Work out how many lines in the listing below include the word "right"; answer with the number alone.

====== Stored records ======

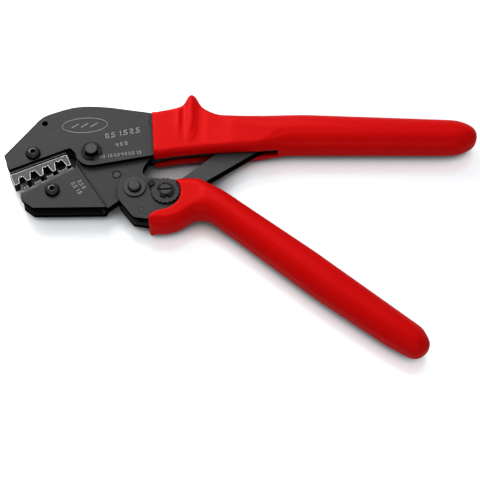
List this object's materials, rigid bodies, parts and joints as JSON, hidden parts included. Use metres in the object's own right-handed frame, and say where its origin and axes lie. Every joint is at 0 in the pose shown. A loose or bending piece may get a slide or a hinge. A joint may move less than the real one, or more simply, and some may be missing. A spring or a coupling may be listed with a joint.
{
  "type": "lever crimping pliers",
  "caption": "Lever crimping pliers with toggle linkage, ratchet, adjusting wheel, exchangeable open-barrel dies, dark steel head and red grips.",
  "frame": {"origin": "on the main pivot axis, where the moving jaw turns in the frame, at mid-thickness", "axes": "+X from the nose towards the handle ends, +Y towards the fixed handle, +Z out of the front face, which carries the adjusting wheel"},
  "size_m": [0.2506, 0.1529, 0.019],
  "materials": {
    "plate_steel": "satin burnished black",
    "pin_steel": "satin black oxide with lighter edges",
    "die_steel": "ground and polished",
    "spring_steel": "drawn wire",
    "grip_plastic": "satin moulded"
  },
  "bodies": {
    "frame": {"frame_plate_front": "plate_steel", "frame_plate_rear": "plate_steel", "frame_rivets": "pin_steel", "frame_spacers": "plate_steel", "locator_bush": "pin_steel", "main_pivot_pin": "pin_steel", "main_pivot_clip": "pin_steel", "strut_pin": "pin_steel", "upper_die": "die_steel", "upper_die_screw": "pin_steel", "opening_spring": "spring_steel", "upper_grip": "grip_plastic"},
    "jaw": {"jaw_plate_front": "plate_steel", "jaw_plate_rear": "plate_steel", "jaw_rivet": "pin_steel", "lower_die": "die_steel", "lower_die_screw": "pin_steel"},
    "handle": {"handle_plate_front": "plate_steel", "handle_plate_rear": "plate_steel", "handle_rivets": "pin_steel", "handle_spacers": "plate_steel", "handle_pivot_pin": "pin_steel", "handle_pivot_washers": "pin_steel", "pawl_pin": "pin_steel", "pawl_spring": "spring_steel", "lock_screw": "pin_steel", "lower_grip": "grip_plastic"},
    "strut": {"toggle_strut": "plate_steel", "spring_hook_pin": "pin_steel"},
    "adjuster": {"adjusting_pin": "pin_steel", "adjusting_wheel": "plate_steel", "adjuster_clips": "pin_steel"},
    "pawl": {"pawl": "plate_steel"}
  },
  "joints": [
    {"name": "handle_squeeze", "type": "hinge", "parent": "jaw", "child": "handle", "pos_m": [0.0234, -0.022, 0], "axis": [0, 0, 1], "range_deg": [0, 36]},
    {"name": "jaw_close", "type": "hinge", "parent": "frame", "child": "jaw", "pos_m": [0, 0, 0], "axis": [0, 0, -1], "range_deg": [0, 6.5]},
    {"name": "strut_turn", "type": "hinge", "parent": "handle", "child": "strut", "pos_m": [0.0396, -0.0246, 0], "axis": [0, 0, -1], "range_deg": [0, 35.7]},
    {"name": "adjuster_turn", "type": "hinge", "parent": "handle", "child": "adjuster", "pos_m": [0.0396, -0.0246, 0], "axis": [0, 0, 1], "range_deg": [-90, 90]},
    {"name": "pawl_swing", "type": "hinge", "parent": "handle", "child": "pawl", "pos_m": [0.0273, -0.0354, 0], "axis": [0, 0, 1], "range_deg": [-12, 12]}
  ],
  "couplings": [
    {"joint": "jaw_close", "follows": "handle_squeeze", "ratio": 0.1805},
    {"joint": "strut_turn", "follows": "handle_squeeze", "ratio": 0.989}
  ]
}
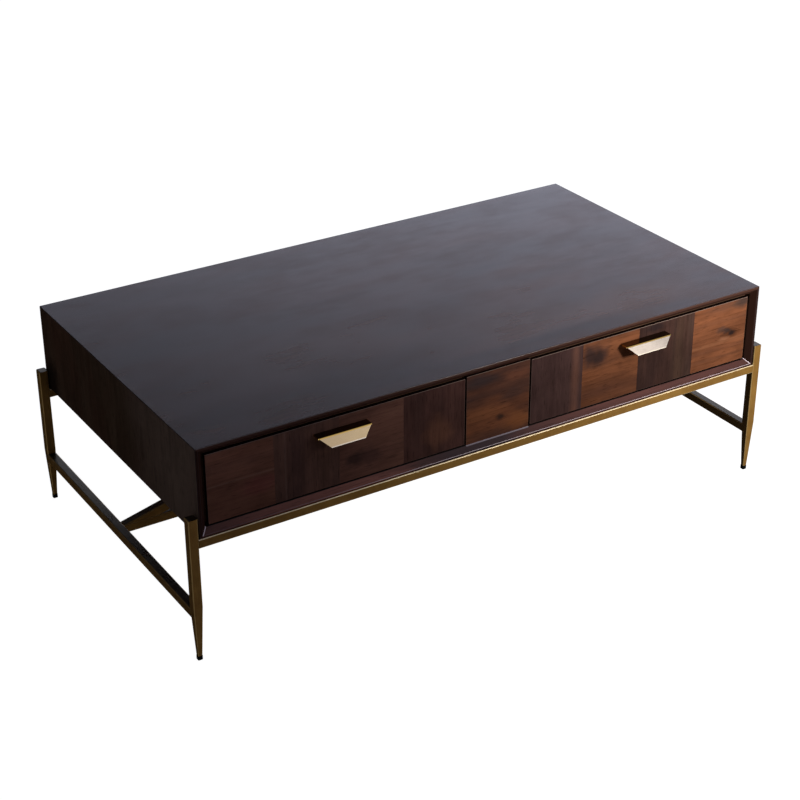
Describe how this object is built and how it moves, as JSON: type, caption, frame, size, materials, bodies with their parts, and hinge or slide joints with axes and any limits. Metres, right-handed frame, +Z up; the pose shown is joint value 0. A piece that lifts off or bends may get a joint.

======

▶ _Expected output_
2